PROBLEM TO SOLVE | The listing below is to be output in its exact form.

COLLECTED DATA |
┄┄┄┄┄┄┄┄┄┄┄┄┄┄┄┄┄┄┄┄

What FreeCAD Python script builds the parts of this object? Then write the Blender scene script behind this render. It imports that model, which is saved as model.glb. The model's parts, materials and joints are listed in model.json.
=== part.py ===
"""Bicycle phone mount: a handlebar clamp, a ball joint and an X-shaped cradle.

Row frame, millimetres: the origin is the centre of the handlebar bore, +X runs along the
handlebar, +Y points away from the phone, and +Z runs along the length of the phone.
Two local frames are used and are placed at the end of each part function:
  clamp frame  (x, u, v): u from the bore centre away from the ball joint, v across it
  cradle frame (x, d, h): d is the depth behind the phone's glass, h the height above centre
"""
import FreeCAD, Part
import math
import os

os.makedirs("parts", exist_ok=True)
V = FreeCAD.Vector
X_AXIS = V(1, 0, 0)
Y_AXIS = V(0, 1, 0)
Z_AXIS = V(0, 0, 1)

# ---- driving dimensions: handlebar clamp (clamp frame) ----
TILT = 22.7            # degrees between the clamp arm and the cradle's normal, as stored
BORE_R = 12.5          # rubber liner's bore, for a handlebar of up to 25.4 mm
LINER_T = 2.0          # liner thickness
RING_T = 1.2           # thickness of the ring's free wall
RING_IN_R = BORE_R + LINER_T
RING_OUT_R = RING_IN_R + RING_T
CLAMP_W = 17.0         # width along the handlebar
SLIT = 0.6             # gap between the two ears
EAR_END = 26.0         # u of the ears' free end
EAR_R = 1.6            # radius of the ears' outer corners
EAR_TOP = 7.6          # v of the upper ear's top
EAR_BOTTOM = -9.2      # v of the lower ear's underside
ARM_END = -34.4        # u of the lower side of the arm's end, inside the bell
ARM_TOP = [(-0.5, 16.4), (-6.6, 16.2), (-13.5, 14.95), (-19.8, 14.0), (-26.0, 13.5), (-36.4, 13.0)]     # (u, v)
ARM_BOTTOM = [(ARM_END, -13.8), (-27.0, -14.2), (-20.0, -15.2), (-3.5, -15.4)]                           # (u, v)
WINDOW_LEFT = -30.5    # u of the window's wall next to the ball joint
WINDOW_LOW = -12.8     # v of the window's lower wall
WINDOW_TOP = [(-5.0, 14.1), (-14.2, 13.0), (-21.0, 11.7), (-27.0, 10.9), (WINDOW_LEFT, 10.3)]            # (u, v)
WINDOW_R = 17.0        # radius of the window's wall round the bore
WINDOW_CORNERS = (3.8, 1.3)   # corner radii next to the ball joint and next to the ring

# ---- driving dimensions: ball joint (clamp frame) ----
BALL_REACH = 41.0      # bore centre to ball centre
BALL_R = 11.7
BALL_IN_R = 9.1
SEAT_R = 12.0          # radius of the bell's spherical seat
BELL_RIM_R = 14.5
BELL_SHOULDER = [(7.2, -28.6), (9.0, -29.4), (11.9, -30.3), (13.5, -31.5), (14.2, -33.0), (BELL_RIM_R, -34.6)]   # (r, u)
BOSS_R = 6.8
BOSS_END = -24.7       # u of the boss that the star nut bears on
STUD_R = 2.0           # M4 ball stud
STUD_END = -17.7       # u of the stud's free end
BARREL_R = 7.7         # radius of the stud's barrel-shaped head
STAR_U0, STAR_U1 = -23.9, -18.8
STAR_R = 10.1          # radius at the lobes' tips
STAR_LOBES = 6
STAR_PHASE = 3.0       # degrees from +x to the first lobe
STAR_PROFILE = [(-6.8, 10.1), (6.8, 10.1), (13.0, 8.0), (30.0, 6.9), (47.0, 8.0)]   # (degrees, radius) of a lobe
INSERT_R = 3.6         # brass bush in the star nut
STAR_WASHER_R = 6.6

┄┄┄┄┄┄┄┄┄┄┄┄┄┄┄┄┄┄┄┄

TASK RESULT |
What FreeCAD Python script builds the parts of this object? Then write the Blender scene script behind this render. It imports that model, which is saved as model.glb. The model's parts, materials and joints are listed in model.json.
=== part.py ===
"""Bicycle phone mount: a handlebar clamp, a ball joint and an X-shaped cradle.

Row frame, millimetres: the origin is the centre of the handlebar bore, +X runs along the
handlebar, +Y points away from the phone, and +Z runs along the length of the phone.
Two local frames are used and are placed at the end of each part function:
  clamp frame  (x, u, v): u from the bore centre away from the ball joint, v across it
  cradle frame (x, d, h): d is the depth behind the phone's glass, h the height above centre
"""
import FreeCAD, Part
import math
import os

os.makedirs("parts", exist_ok=True)
V = FreeCAD.Vector
X_AXIS = V(1, 0, 0)
Y_AXIS = V(0, 1, 0)
Z_AXIS = V(0, 0, 1)

# ---- driving dimensions: handlebar clamp (clamp frame) ----
TILT = 22.7            # degrees between the clamp arm and the cradle's normal, as stored
BORE_R = 12.5          # rubber liner's bore, for a handlebar of up to 25.4 mm
LINER_T = 2.0          # liner thickness
RING_T = 1.2           # thickness of the ring's free wall
RING_IN_R = BORE_R + LINER_T
RING_OUT_R = RING_IN_R + RING_T
CLAMP_W = 17.0         # width along the handlebar
SLIT = 0.6             # gap between the two ears
EAR_END = 26.0         # u of the ears' free end
EAR_R = 1.6            # radius of the ears' outer corners
EAR_TOP = 7.6          # v of the upper ear's top
EAR_BOTTOM = -9.2      # v of the lower ear's underside
ARM_END = -34.4        # u of the lower side of the arm's end, inside the bell
ARM_TOP = [(-0.5, 16.4), (-6.6, 16.2), (-13.5, 14.95), (-19.8, 14.0), (-26.0, 13.5), (-36.4, 13.0)]     # (u, v)
ARM_BOTTOM = [(ARM_END, -13.8), (-27.0, -14.2), (-20.0, -15.2), (-3.5, -15.4)]                           # (u, v)
WINDOW_LEFT = -30.5    # u of the window's wall next to the ball joint
WINDOW_LOW = -12.8     # v of the window's lower wall
WINDOW_TOP = [(-5.0, 14.1), (-14.2, 13.0), (-21.0, 11.7), (-27.0, 10.9), (WINDOW_LEFT, 10.3)]            # (u, v)
WINDOW_R = 17.0        # radius of the window's wall round the bore
WINDOW_CORNERS = (3.8, 1.3)   # corner radii next to the ball joint and next to the ring

# ---- driving dimensions: ball joint (clamp frame) ----
BALL_REACH = 41.0      # bore centre to ball centre
BALL_R = 11.7
BALL_IN_R = 9.1
SEAT_R = 12.0          # radius of the bell's spherical seat
BELL_RIM_R = 14.5
BELL_SHOULDER = [(7.2, -28.6), (9.0, -29.4), (11.9, -30.3), (13.5, -31.5), (14.2, -33.0), (BELL_RIM_R, -34.6)]   # (r, u)
BOSS_R = 6.8
BOSS_END = -24.7       # u of the boss that the star nut bears on
STUD_R = 2.0           # M4 ball stud
STUD_END = -17.7       # u of the stud's free end
BARREL_R = 7.7         # radius of the stud's barrel-shaped head
STAR_U0, STAR_U1 = -23.9, -18.8
STAR_R = 10.1          # radius at the lobes' tips
STAR_LOBES = 6
STAR_PHASE = 3.0       # degrees from +x to the first lobe
STAR_PROFILE = [(-6.8, 10.1), (6.8, 10.1), (13.0, 8.0), (30.0, 6.9), (47.0, 8.0)]   # (degrees, radius) of a lobe
INSERT_R = 3.6         # brass bush in the star nut
STAR_WASHER_R = 6.6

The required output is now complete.